### [INFORMATION SUPPLIED]
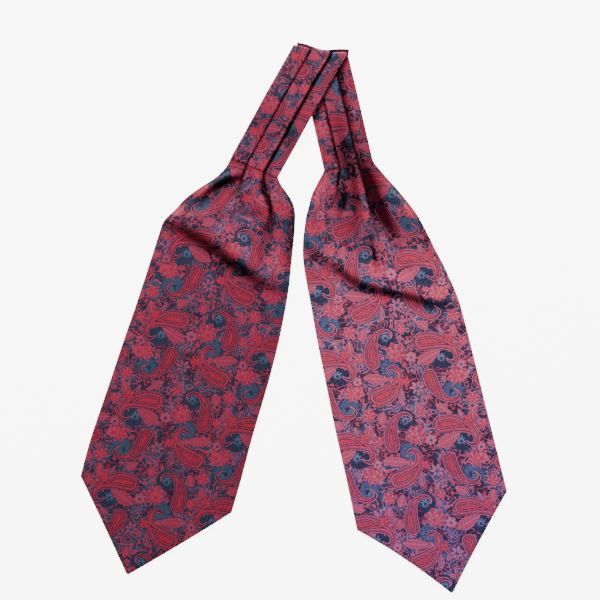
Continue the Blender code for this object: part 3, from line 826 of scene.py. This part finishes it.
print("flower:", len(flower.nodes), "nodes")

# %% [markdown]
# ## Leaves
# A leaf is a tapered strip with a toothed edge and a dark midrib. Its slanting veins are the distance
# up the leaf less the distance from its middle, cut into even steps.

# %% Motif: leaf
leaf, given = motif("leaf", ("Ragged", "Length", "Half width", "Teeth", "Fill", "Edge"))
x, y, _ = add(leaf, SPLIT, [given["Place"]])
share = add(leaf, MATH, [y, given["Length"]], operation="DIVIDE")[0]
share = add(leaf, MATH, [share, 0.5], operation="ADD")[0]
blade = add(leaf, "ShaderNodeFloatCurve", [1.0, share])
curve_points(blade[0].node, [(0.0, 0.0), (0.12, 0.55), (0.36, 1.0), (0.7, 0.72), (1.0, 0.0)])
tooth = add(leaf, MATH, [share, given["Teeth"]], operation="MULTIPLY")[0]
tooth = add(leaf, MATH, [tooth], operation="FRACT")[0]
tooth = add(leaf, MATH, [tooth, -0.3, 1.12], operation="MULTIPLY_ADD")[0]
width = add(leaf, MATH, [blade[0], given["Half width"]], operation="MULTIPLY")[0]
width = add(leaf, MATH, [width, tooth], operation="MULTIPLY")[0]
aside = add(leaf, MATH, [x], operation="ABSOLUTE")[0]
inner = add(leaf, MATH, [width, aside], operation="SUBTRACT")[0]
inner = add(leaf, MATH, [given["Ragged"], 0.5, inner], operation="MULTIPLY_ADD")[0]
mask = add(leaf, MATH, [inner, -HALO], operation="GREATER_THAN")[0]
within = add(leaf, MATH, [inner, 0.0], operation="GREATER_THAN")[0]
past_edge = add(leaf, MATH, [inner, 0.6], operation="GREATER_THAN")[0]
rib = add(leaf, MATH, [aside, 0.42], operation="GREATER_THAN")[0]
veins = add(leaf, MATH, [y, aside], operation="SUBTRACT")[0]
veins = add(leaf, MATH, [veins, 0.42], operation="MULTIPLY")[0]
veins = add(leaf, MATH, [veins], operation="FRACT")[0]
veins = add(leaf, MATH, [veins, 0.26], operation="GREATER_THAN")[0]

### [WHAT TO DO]
Reproduce the full listing exactly.

### [THE SOLUTION]
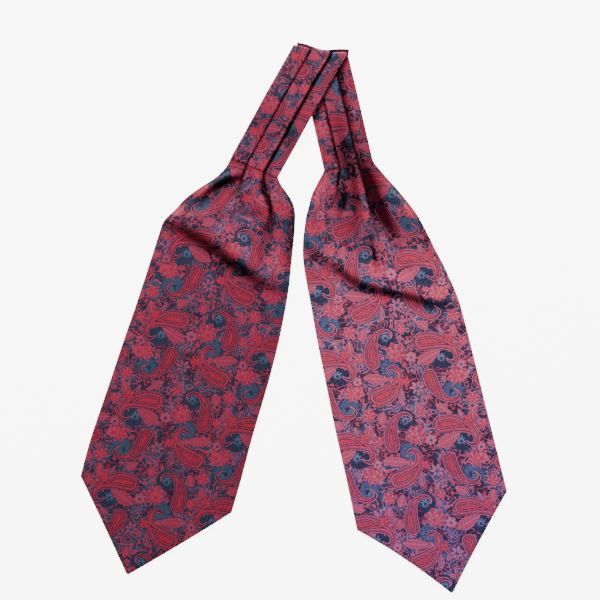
Continue the Blender code for this object: part 3, from line 826 of scene.py. This part finishes it.
print("flower:", len(flower.nodes), "nodes")

# %% [markdown]
# ## Leaves
# A leaf is a tapered strip with a toothed edge and a dark midrib. Its slanting veins are the distance
# up the leaf less the distance from its middle, cut into even steps.

# %% Motif: leaf
leaf, given = motif("leaf", ("Ragged", "Length", "Half width", "Teeth", "Fill", "Edge"))
x, y, _ = add(leaf, SPLIT, [given["Place"]])
share = add(leaf, MATH, [y, given["Length"]], operation="DIVIDE")[0]
share = add(leaf, MATH, [share, 0.5], operation="ADD")[0]
blade = add(leaf, "ShaderNodeFloatCurve", [1.0, share])
curve_points(blade[0].node, [(0.0, 0.0), (0.12, 0.55), (0.36, 1.0), (0.7, 0.72), (1.0, 0.0)])
tooth = add(leaf, MATH, [share, given["Teeth"]], operation="MULTIPLY")[0]
tooth = add(leaf, MATH, [tooth], operation="FRACT")[0]
tooth = add(leaf, MATH, [tooth, -0.3, 1.12], operation="MULTIPLY_ADD")[0]
width = add(leaf, MATH, [blade[0], given["Half width"]], operation="MULTIPLY")[0]
width = add(leaf, MATH, [width, tooth], operation="MULTIPLY")[0]
aside = add(leaf, MATH, [x], operation="ABSOLUTE")[0]
inner = add(leaf, MATH, [width, aside], operation="SUBTRACT")[0]
inner = add(leaf, MATH, [given["Ragged"], 0.5, inner], operation="MULTIPLY_ADD")[0]
mask = add(leaf, MATH, [inner, -HALO], operation="GREATER_THAN")[0]
within = add(leaf, MATH, [inner, 0.0], operation="GREATER_THAN")[0]
past_edge = add(leaf, MATH, [inner, 0.6], operation="GREATER_THAN")[0]
rib = add(leaf, MATH, [aside, 0.42], operation="GREATER_THAN")[0]
veins = add(leaf, MATH, [y, aside], operation="SUBTRACT")[0]
veins = add(leaf, MATH, [veins, 0.42], operation="MULTIPLY")[0]
veins = add(leaf, MATH, [veins], operation="FRACT")[0]
veins = add(leaf, MATH, [veins, 0.26], operation="GREATER_THAN")[0]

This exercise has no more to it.